* Task statement *
Restate word for word the lines that begin the listing and end with the line holding "n.step(from_seam, 2, 9)))".

********

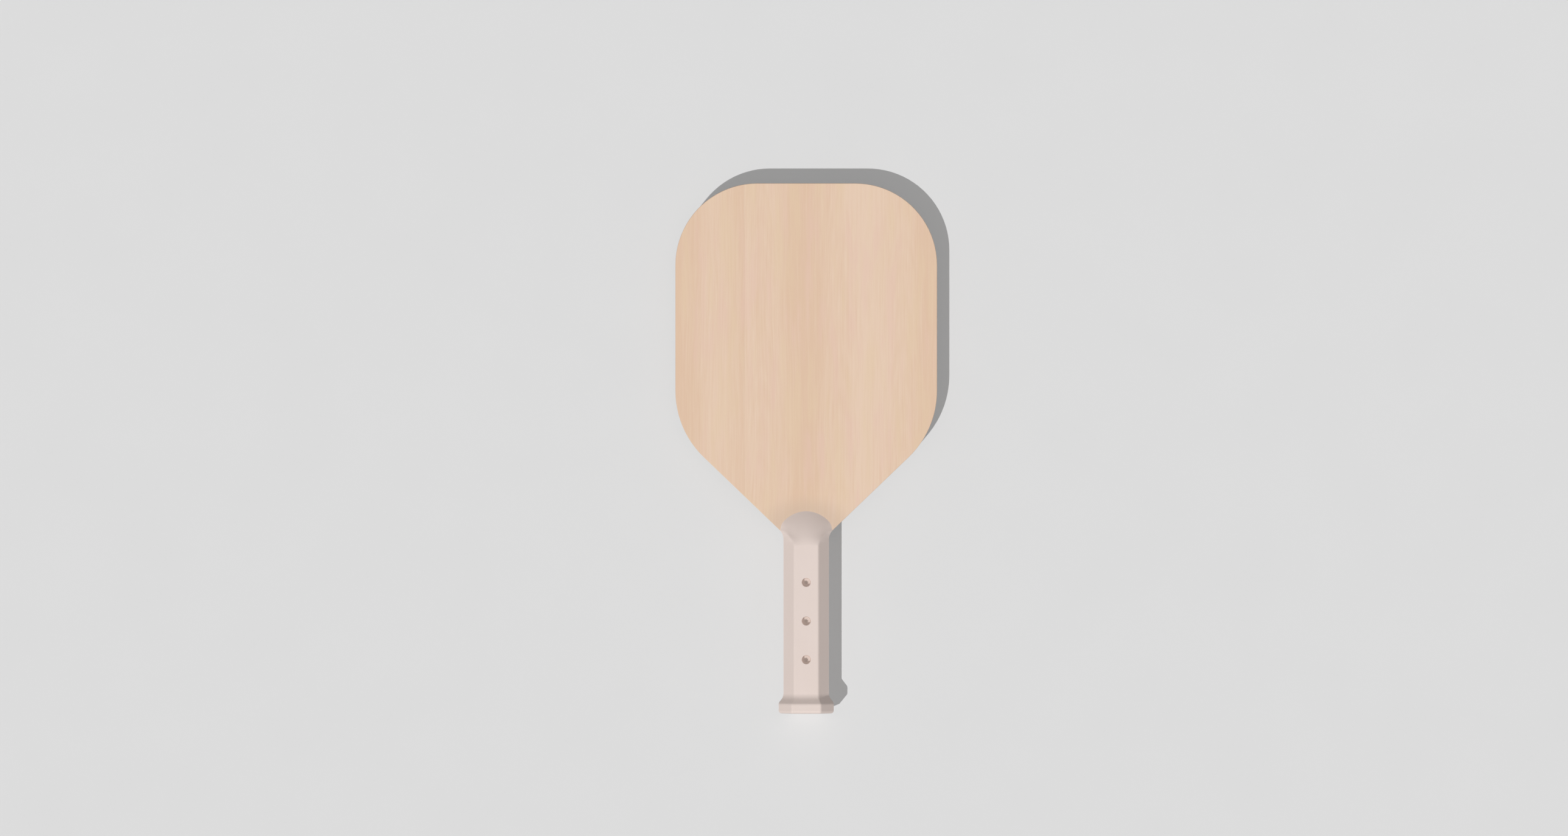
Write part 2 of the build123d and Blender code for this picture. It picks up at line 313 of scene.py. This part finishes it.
def maple_veneer(name, bands, seam, flames, seed):
    """Pale maple: broad bands, faint flames, fine straight grain and the joint of its two leaves."""
    n = Nodes(name)
    x, y, z = n.axes(n.place)
    wander = n.noise(n.place, (38, 150, 38), detail=2, seed=seed)
    drift = n.scaled(wander, 7)
    along = n.joined(n.math("ADD", x, drift), y, z)
    from_seam = n.distance(x, seam)
    band_place = n.math("ADD", x, n.scaled(drift, n.step(from_seam, 2, 9)))

    tone = n.bands(band_place, bands)
    patches = n.noise(along, (16, 120, 16), detail=3, seed=seed + 1)
    streaks = n.noise(along, (1.7, 170, 1.7), detail=3, roughness=0.6, seed=seed + 2)
    lines = n.noise(along, (1.0, 42, 1.0), detail=2, roughness=0.5, seed=seed + 7)
    fibres = n.noise(along, (0.55, 20, 0.55), detail=2, roughness=0.6, seed=seed + 3)
    stray = n.scaled(n.noise(n.place, (14, 60, 14), detail=2, seed=seed + 4), 1.6)
    layers = [(flame(n, x, y, *figure, stray), FLAME_SHARE) for figure in flames]
    layers += [(patches, PATCH_SHARE), (streaks, STREAK_SHARE), (lines, LINE_SHARE), (fibres, FIBRE_SHARE)]
    for layer, share in layers:
        tone = n.math("ADD", tone, n.scaled(layer, share))
    colour = n.mix(n.math("ADD", tone, 0, clamp=True), WARM_MAPLE, PALE_MAPLE)

    blush = n.noise(along, (9.0, 60, 9.0), detail=2, roughness=0.5, seed=seed + 5)
    colour = n.mix(n.step(blush, 0.0, 0.20, 0, BLUSH_SHARE), colour, PINK_BLUSH)
    colour = n.mix(n.step(blush, 0.0, -0.20, 0, BLUSH_SHARE), colour, YELLOW_BLUSH)
    fleck = n.noise(along, (0.28, 3.4, 0.28), detail=1, seed=seed + 6)
    colour = n.mix(n.step(fleck, 0.24, 0.36, 0, FLECK_SHARE), colour, FLECK)
    joint = n.step(from_seam, 0.05, 0.22, 1, 0)
    colour = n.mix(n.scaled(joint, JOINT_SHARE), colour, LEAF_JOINT)
    # Painted shade: the wood is darkened around the handle's nose, standing for the nose's contact shadow
    colour = n.mix(n.scaled(painted_nose_shade(n, x, y), NOSE_SHADE_SHARE), colour, NOSE_SHADE_MAPLE)
    colour = n.mix(n.scaled(n.edge_wear(0.5), WORN_SHARE), colour, WORN_MAPLE)

    grain = n.math("ADD", n.scaled(streaks, 0.5), fibres)
    relief = n.math("SUBTRACT", n.math("ADD", grain, 0.5), n.scaled(joint, 0.8))
    return n.finish(
        Base_Color=colour,
        Roughness=n.math("ADD", 0.56, n.scaled(grain, 0.22)),
        Specular_IOR_Level=0.25,
        Normal=n.bump(relief, depth=0.035),
    )


def ply_wood(node, grain_axis, woods, seed):
    """An inner ply as its edge shows it: streaks along the grain, dark pores where it is cut across."""
    n = Nodes(node + "_wood")
    early, late = woods
    low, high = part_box(node)
    z = n.axes(n.place)[2]
    pores = [0.35, 0.35, 0.35]
    growth = [5.0, 5.0, 0.8]
    pores[grain_axis] = 14
    growth[grain_axis] = 120
    fine = n.noise(n.place, pores, detail=2, roughness=0.6, seed=seed)
    rings = n.noise(n.place, growth, detail=3, seed=seed + 1)
    tone = n.math("ADD", n.scaled(fine, 0.9), n.scaled(rings, 1.1))
    colour = n.mix(n.step(tone, -0.35, 0.40), early, late)

    geometry = n.tree.nodes.new("ShaderNodeNewGeometry")
    facing = n.axes(geometry.outputs["Normal"])[grain_axis]
    end_grain = n.step(n.math("ABSOLUTE", facing), 0.35, 0.95)
    cut_pores = n.scaled(n.step(fine, 0.06, 0.22), end_grain)
    colour = n.mix(n.scaled(end_grain, END_GRAIN_SHARE), colour, late)
    colour = n.mix(n.scaled(cut_pores, PORE_SHARE), colour, PORE)

    half = (high.z - low.z) / 2 * MM
    from_middle = n.distance(z, (low.z + high.z) / 2 * MM)
    glue = n.step(n.math("ADD", from_middle, n.scaled(fine, 0.08)), half - 0.16, half - 0.05)
    colour = n.mix(n.scaled(glue, GLUE_SHARE), colour, GLUE_LINE)
    handling = n.noise(n.place, (18, 18, 18), detail=3, seed=seed + 2)
    colour = n.mix(n.step(handling, 0.0, 0.3, 0, HANDLED_SHARE), colour, HANDLED_PLY)

    relief = n.math("SUBTRACT", n.math("ADD", fine, 0.5), n.scaled(glue, 0.5))
    return n.finish(
        Base_Color=colour,
        Roughness=n.math("ADD", 0.68, n.scaled(fine, 0.20)),
        Specular_IOR_Level=0.2,
        Normal=n.bump(relief, depth=0.05),
    )


def melted_nose(n, y, from_middle, half_blade):
    """The handle's normal, softened at the edges where the dome cuts the flats but not at its rim."""
    start, full = (nose_tip() - behind for behind in MELT_BEHIND_TIP)
    above_blade = n.math("SUBTRACT", from_middle, half_blade)
    reach = n.math("MINIMUM", n.scaled(above_blade, MELT_RIM_SHARE), MELT_RADIUS)
    reach = n.math("MAXIMUM", reach, 0.0)
    return n.rounded(n.scaled(reach, n.step(y, start, full)), MELT_SAMPLES)


def moulded_plastic():
    """Warm grey satin plastic with a fine moulded texture, polished a little on its edges by the hand."""
    n = Nodes("moulded_plastic")
    y, z = n.axes(n.place)[1:]
    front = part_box("front_face_veneer")[1].z * MM
    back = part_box("rear_face_veneer")[0].z * MM
    from_middle = n.distance(z, (front + back) / 2)
    clouds = n.noise(n.place, (22, 34, 22), detail=3, seed=31)
    flow = n.noise(n.place, (5, 38, 5), detail=2, seed=32)
    grain = n.noise(n.place, (0.42, 0.42, 0.42), detail=2, roughness=0.55, seed=33)
    orange_peel = n.noise(n.place, (2.4, 2.4, 2.4), detail=2, seed=34)
    shade = n.math("ADD", n.scaled(clouds, 0.6), n.scaled(flow, 0.4))
    colour = n.mix(n.step(shade, -0.30, 0.30), PLASTIC_SHADE, PLASTIC)
    colour = n.mix(n.step(grain, 0.12, 0.32, 0, PITS_SHARE), colour, PLASTIC_PITS)
    worn = n.edge_wear(1.2)
    colour = n.mix(n.scaled(worn, RUBBED_SHARE), colour, PLASTIC_RUBBED)
    parting = n.step(from_middle, 0.05, 0.16, PARTING_SHARE, 0)
    colour = n.mix(parting, colour, PARTING_LINE)

    roughness = n.math("ADD", 0.50, n.scaled(grain, 0.25))
    roughness = n.math("ADD", roughness, n.scaled(clouds, 0.16))
    roughness = n.math("SUBTRACT", roughness, n.scaled(worn, 0.12))
    melted = melted_nose(n, y, from_middle, (front - back) / 2)
    fine = n.bump(n.math("ADD", grain, 0.5), depth=0.018, normal=melted)
    return n.finish(
        Base_Color=colour,
        Roughness=roughness,
        Specular_IOR_Level=0.30,
        Normal=n.bump(n.math("ADD", orange_peel, 0.5), depth=0.02, normal=fine),
    )


def coated_metal():
    """The fasteners' coating, darker than the handle, and rubbed through on its sharpest edges."""
    n = Nodes("coated_metal")
    mottle = n.noise(n.place, (1.4, 1.4, 1.4), detail=3, seed=51)
    speckle = n.noise(n.place, (0.16, 0.16, 0.16), detail=2, seed=52)
    colour = n.mix(n.step(mottle, -0.3, 0.3), COATING_SHADE, COATING)
    worn = n.scaled(n.edge_wear(0.18), n.step(mottle, -0.08, 0.10))
    bare = n.scaled(worn, BARE_SHARE)
    colour = n.mix(bare, colour, BARE_METAL)
    return n.finish(
        Base_Color=colour,
        Metallic=bare,
        Roughness=n.math("ADD", 0.40, n.scaled(speckle, 0.30)),
        Specular_IOR_Level=0.35,
        Normal=n.bump(n.math("ADD", speckle, 0.5), depth=0.010),
    )


def pale_floor():
    """Plain matt paint, with the faintest unevenness."""
    n = Nodes("pale_floor")
    uneven = n.noise(n.place, (60, 60, 60), detail=4, seed=71)
    darker = tuple(FLOOR_DARKEST * level for level in FLOOR_COLOUR)
    return n.finish(
        Base_Color=n.mix(n.step(uneven, -0.4, 0.4), darker, FLOOR_COLOUR),
        Roughness=0.9,
        Specular_IOR_Level=0.0,
    )


def dress(material, *names):
    """Gives CAD nodes their material."""
    for name in names:
        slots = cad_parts[name].data.materials
        slots.clear()
        slots.append(material)


def sun(name, travel, strength, angle):
    """A distant light that travels along a direction."""
    lamp = bpy.data.lights.new(name, "SUN")
    lamp.energy = strength
    lamp.angle = math.radians(angle)
    light = bpy.data.objects.new(name, lamp)
    light.rotation_mode = "QUATERNION"
    light.rotation_quaternion = Vector(travel).to_track_quat("-Z", "Y")
    bpy.context.scene.collection.objects.link(light)
    return light


def add_lights():
    """The key, which casts the one shadow, and the fills, which cast none."""
    sun("key", KEY_TRAVEL, KEY_STRENGTH, KEY_ANGLE)
    level = math.cos(math.radians(FILL_ELEVATION))
    down = math.sin(math.radians(FILL_ELEVATION))
    for name, ((x, y), strength) in FILLS.items():
        fill = sun("fill_" + name, (-x * level, -y * level, -down), strength, KEY_ANGLE)
        fill.data.use_shadow = False
        fill.visible_glossy = False


def add_sky():
    """Even light from above, and a darker half below, which stands for what a studio floor sends back."""
    world = bpy.data.worlds.new("studio")
    bpy.context.scene.world = world
    world.use_nodes = True
    tree = world.node_tree
    background = tree.nodes["Background"]
    background.inputs["Color"].default_value = (1, 1, 1, 1)
    coordinates = tree.nodes.new("ShaderNodeTexCoord")
    split = tree.nodes.new("ShaderNodeSeparateXYZ")
    height = tree.nodes.new("ShaderNodeMapRange")
    tree.links.new(coordinates.outputs["Generated"], split.inputs[0])
    tree.links.new(split.outputs[2], height.inputs[0])
    ramp = (-HORIZON, HORIZON, GROUND_SHARE * SKY_STRENGTH, SKY_STRENGTH)
    for socket, number in zip(list(height.inputs)[1:], ramp):
        socket.default_value = number
    tree.links.new(height.outputs[0], background.inputs["Strength"])


def add_floor(level):
    """A pale floor at the paddle's lowest point. It lends the paddle no bounced light."""
    mesh = bpy.data.meshes.new("floor")
    half = FLOOR_SIZE / 2
    corners = [(-half, -half, level), (half, -half, level), (half, half, level), (-half, half, level)]
    mesh.from_pydata(corners, [], [(0, 1, 2, 3)])
    floor = bpy.data.objects.new("floor", mesh)
    floor.data.materials.append(pale_floor())
    floor.visible_diffuse = False
    bpy.context.scene.collection.objects.link(floor)


def add_camera(level):
    """A camera straight above, so far up that its view at the blade's face is VIEW_WIDTH wide."""
    camera = bpy.data.cameras.new("camera")
    camera.lens = CAMERA_LENS
    camera.sensor_width = CAMERA_SENSOR
    camera.clip_end = CAMERA_REACH
    holder = bpy.data.objects.new("camera", camera)
    holder.location = (*VIEW_CENTRE, level + VIEW_WIDTH * CAMERA_LENS / CAMERA_SENSOR)
    bpy.context.scene.collection.objects.link(holder)
    bpy.context.scene.camera = holder


dress(maple_veneer("front_maple", FRONT_BANDS, SEAM, FRONT_FLAMES, 1), "front_face_veneer")
dress(maple_veneer("rear_maple", REAR_BANDS, REAR_SEAM, REAR_FLAMES, 11), "rear_face_veneer")
for number, node in enumerate(("front_crossband", "centre_ply", "rear_crossband")):
    dress(ply_wood(node, ACROSS, CROSS_PLY, 20 + 3 * number), node)
for number, node in enumerate(("front_core_ply", "rear_core_ply")):
    dress(ply_wood(node, ALONG, LONG_PLY, 40 + 3 * number), node)
dress(moulded_plastic(), "front_handle_scale", "rear_handle_scale")
dress(coated_metal(), "handle_screws", "barrel_nuts")

blade_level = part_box("front_face_veneer")[1].z
add_floor(cad_box[0].z)
add_sky()
add_lights()
add_camera(blade_level)
bpy.context.scene.view_settings.view_transform = "Standard"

********

* Exercise solution *
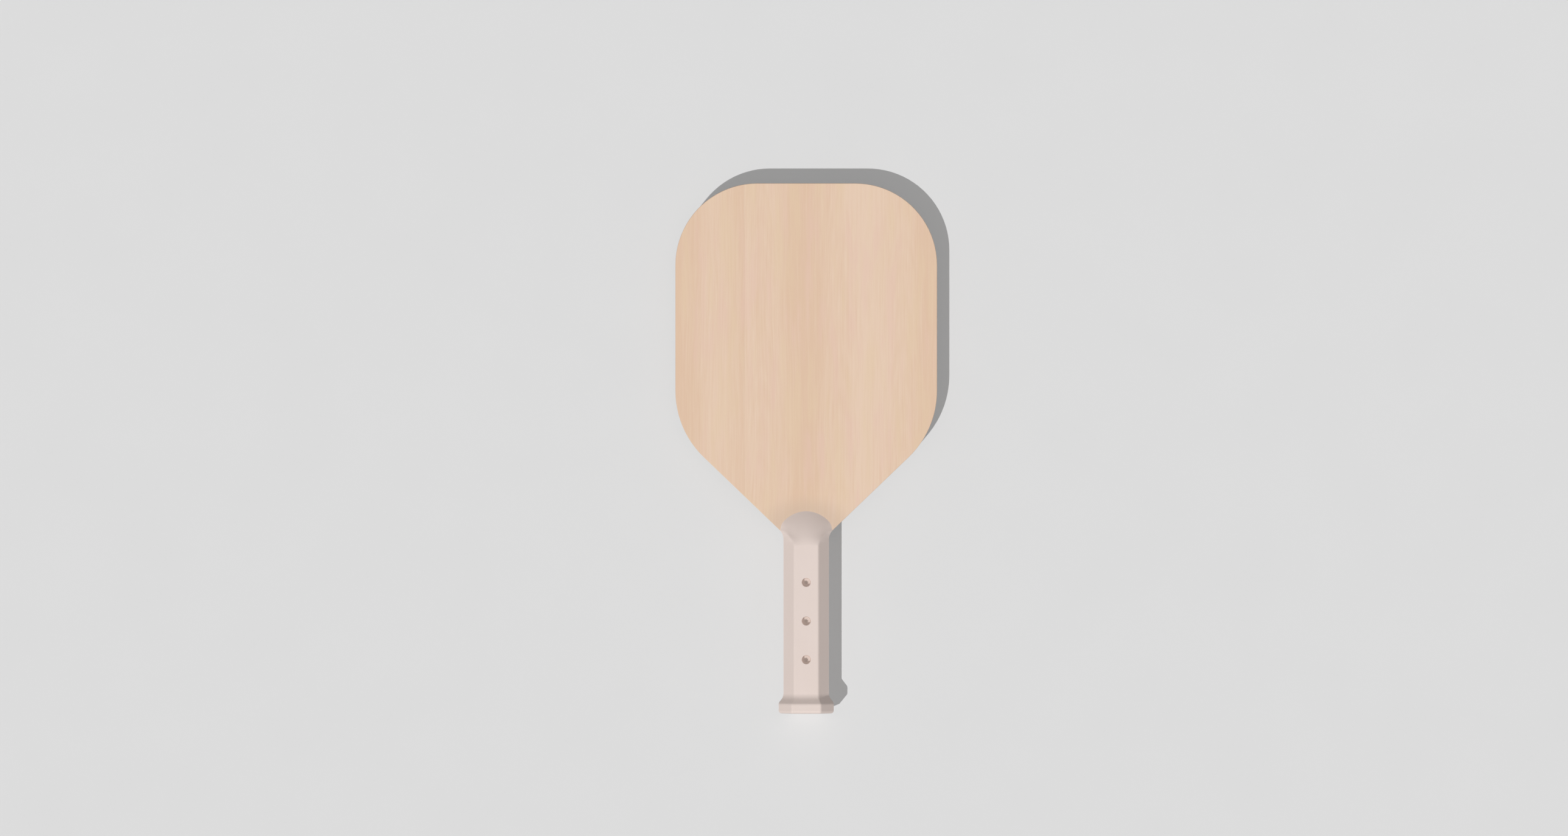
Write part 2 of the build123d and Blender code for this picture. It picks up at line 313 of scene.py. This part finishes it.
def maple_veneer(name, bands, seam, flames, seed):
    """Pale maple: broad bands, faint flames, fine straight grain and the joint of its two leaves."""
    n = Nodes(name)
    x, y, z = n.axes(n.place)
    wander = n.noise(n.place, (38, 150, 38), detail=2, seed=seed)
    drift = n.scaled(wander, 7)
    along = n.joined(n.math("ADD", x, drift), y, z)
    from_seam = n.distance(x, seam)
    band_place = n.math("ADD", x, n.scaled(drift, n.step(from_seam, 2, 9)))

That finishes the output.